- [WHAT YOU SHOULD DO]: Repeat the whole of the data, keeping every detail the same.
***** DATA LINES
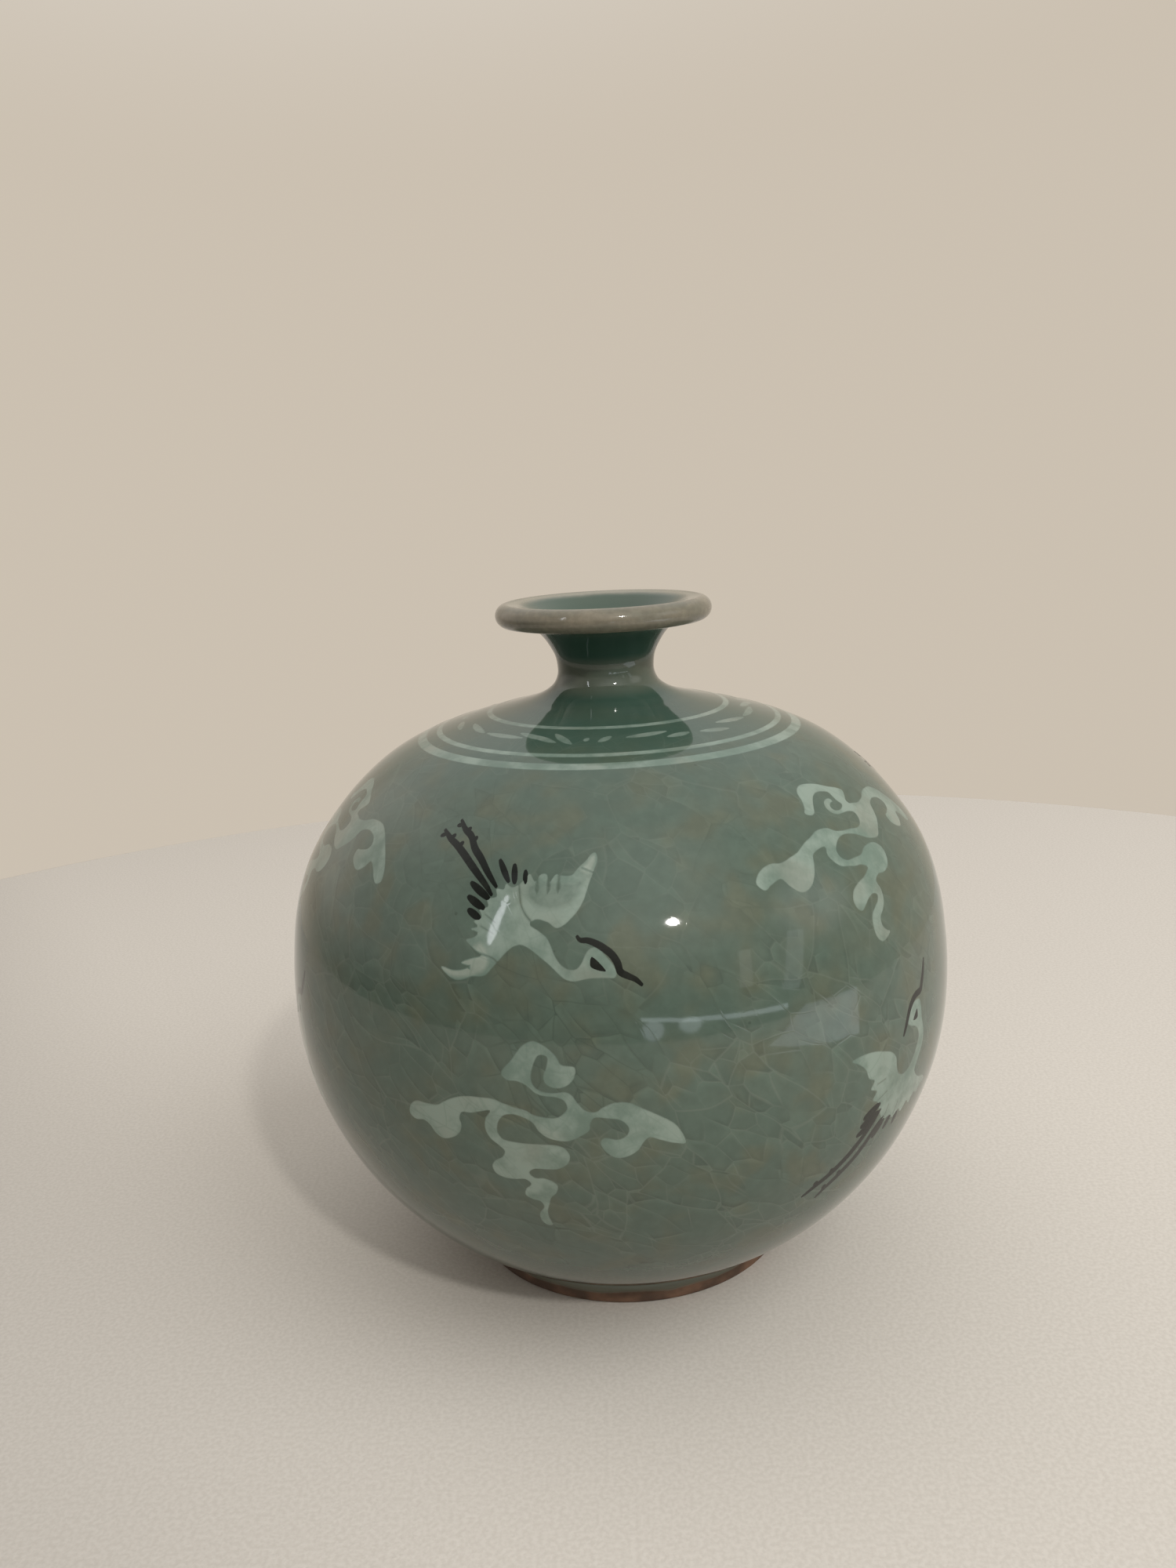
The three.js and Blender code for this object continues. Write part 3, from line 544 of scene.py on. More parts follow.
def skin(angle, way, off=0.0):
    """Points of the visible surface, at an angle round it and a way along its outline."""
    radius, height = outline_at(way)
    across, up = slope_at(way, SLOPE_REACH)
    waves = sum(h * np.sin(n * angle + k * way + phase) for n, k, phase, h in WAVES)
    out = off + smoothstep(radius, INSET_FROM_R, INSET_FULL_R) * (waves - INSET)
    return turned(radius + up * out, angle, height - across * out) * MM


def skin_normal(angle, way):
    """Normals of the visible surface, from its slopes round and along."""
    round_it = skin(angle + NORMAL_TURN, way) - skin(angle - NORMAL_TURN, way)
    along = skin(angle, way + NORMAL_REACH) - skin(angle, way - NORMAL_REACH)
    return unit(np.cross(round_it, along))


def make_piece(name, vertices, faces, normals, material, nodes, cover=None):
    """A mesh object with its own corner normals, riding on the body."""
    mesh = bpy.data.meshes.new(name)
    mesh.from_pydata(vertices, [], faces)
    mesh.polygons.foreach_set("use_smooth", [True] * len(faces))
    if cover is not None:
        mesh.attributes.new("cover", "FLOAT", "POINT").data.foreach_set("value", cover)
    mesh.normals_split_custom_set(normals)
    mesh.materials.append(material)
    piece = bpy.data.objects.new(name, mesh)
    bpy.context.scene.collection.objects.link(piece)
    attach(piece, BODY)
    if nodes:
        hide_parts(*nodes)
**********
- [EXERCISE RESPONSE]:
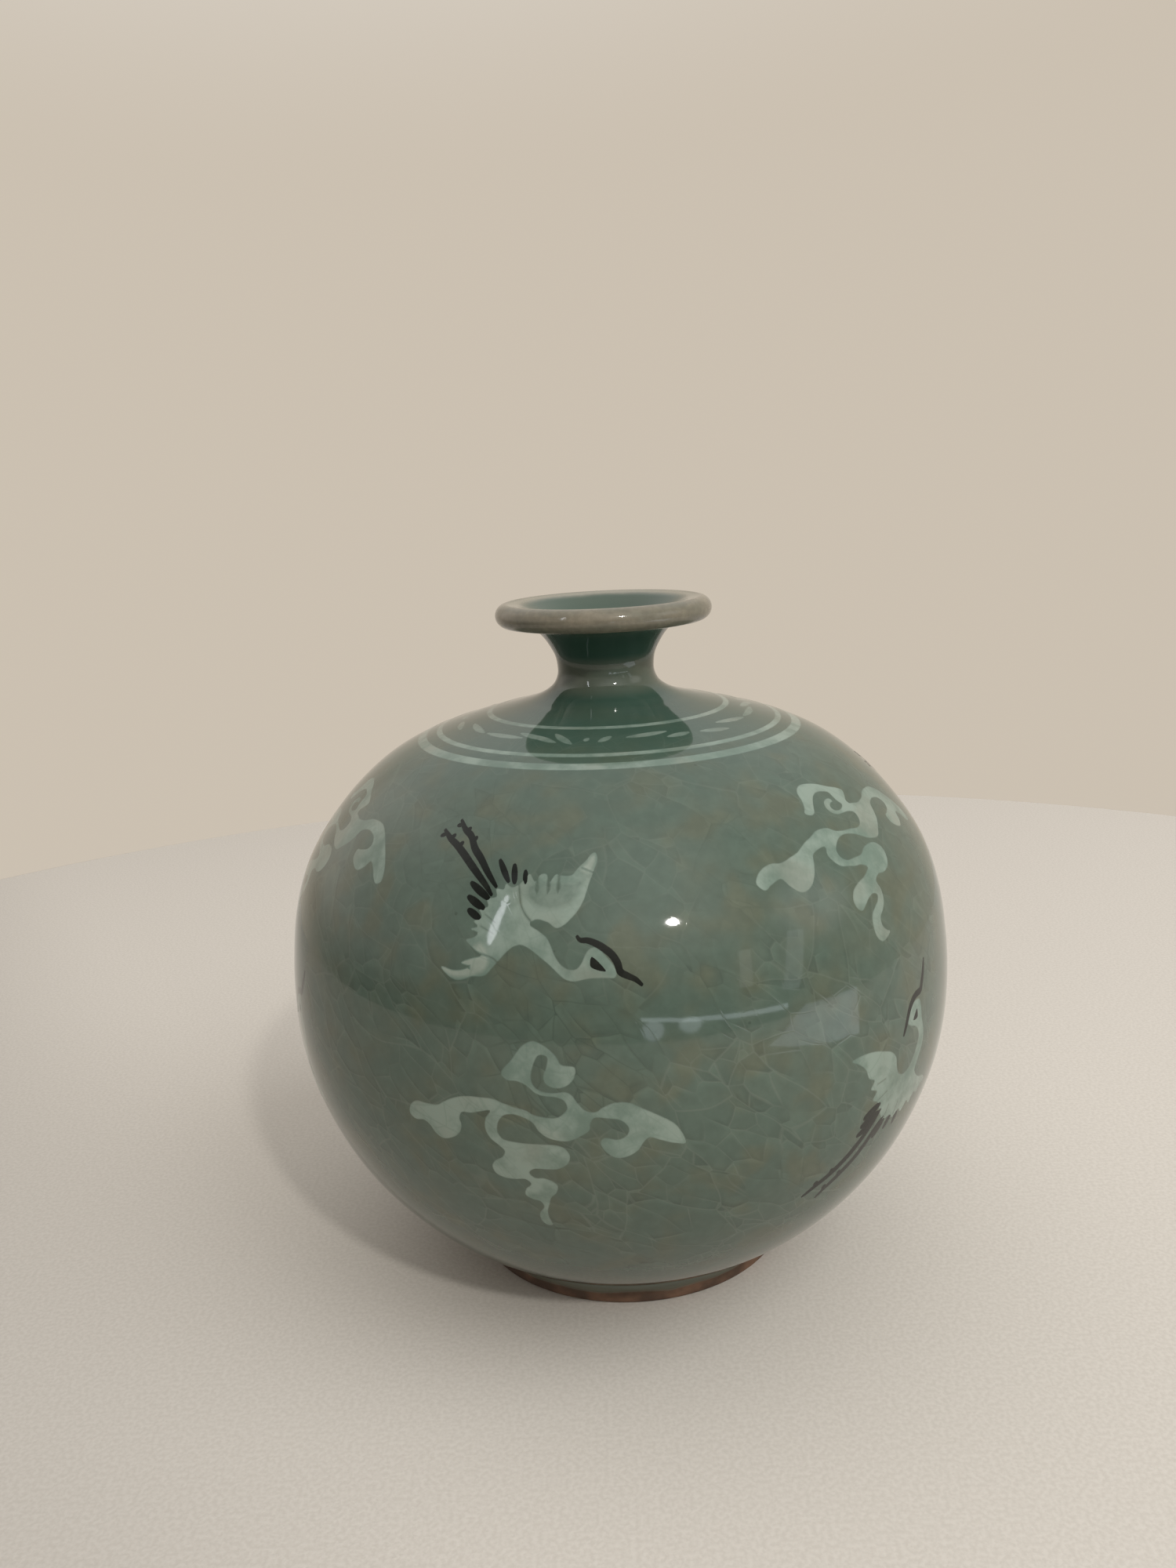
The three.js and Blender code for this object continues. Write part 3, from line 544 of scene.py on. More parts follow.
def skin(angle, way, off=0.0):
    """Points of the visible surface, at an angle round it and a way along its outline."""
    radius, height = outline_at(way)
    across, up = slope_at(way, SLOPE_REACH)
    waves = sum(h * np.sin(n * angle + k * way + phase) for n, k, phase, h in WAVES)
    out = off + smoothstep(radius, INSET_FROM_R, INSET_FULL_R) * (waves - INSET)
    return turned(radius + up * out, angle, height - across * out) * MM


def skin_normal(angle, way):
    """Normals of the visible surface, from its slopes round and along."""
    round_it = skin(angle + NORMAL_TURN, way) - skin(angle - NORMAL_TURN, way)
    along = skin(angle, way + NORMAL_REACH) - skin(angle, way - NORMAL_REACH)
    return unit(np.cross(round_it, along))


def make_piece(name, vertices, faces, normals, material, nodes, cover=None):
    """A mesh object with its own corner normals, riding on the body."""
    mesh = bpy.data.meshes.new(name)
    mesh.from_pydata(vertices, [], faces)
    mesh.polygons.foreach_set("use_smooth", [True] * len(faces))
    if cover is not None:
        mesh.attributes.new("cover", "FLOAT", "POINT").data.foreach_set("value", cover)
    mesh.normals_split_custom_set(normals)
    mesh.materials.append(material)
    piece = bpy.data.objects.new(name, mesh)
    bpy.context.scene.collection.objects.link(piece)
    attach(piece, BODY)
    if nodes:
        hide_parts(*nodes)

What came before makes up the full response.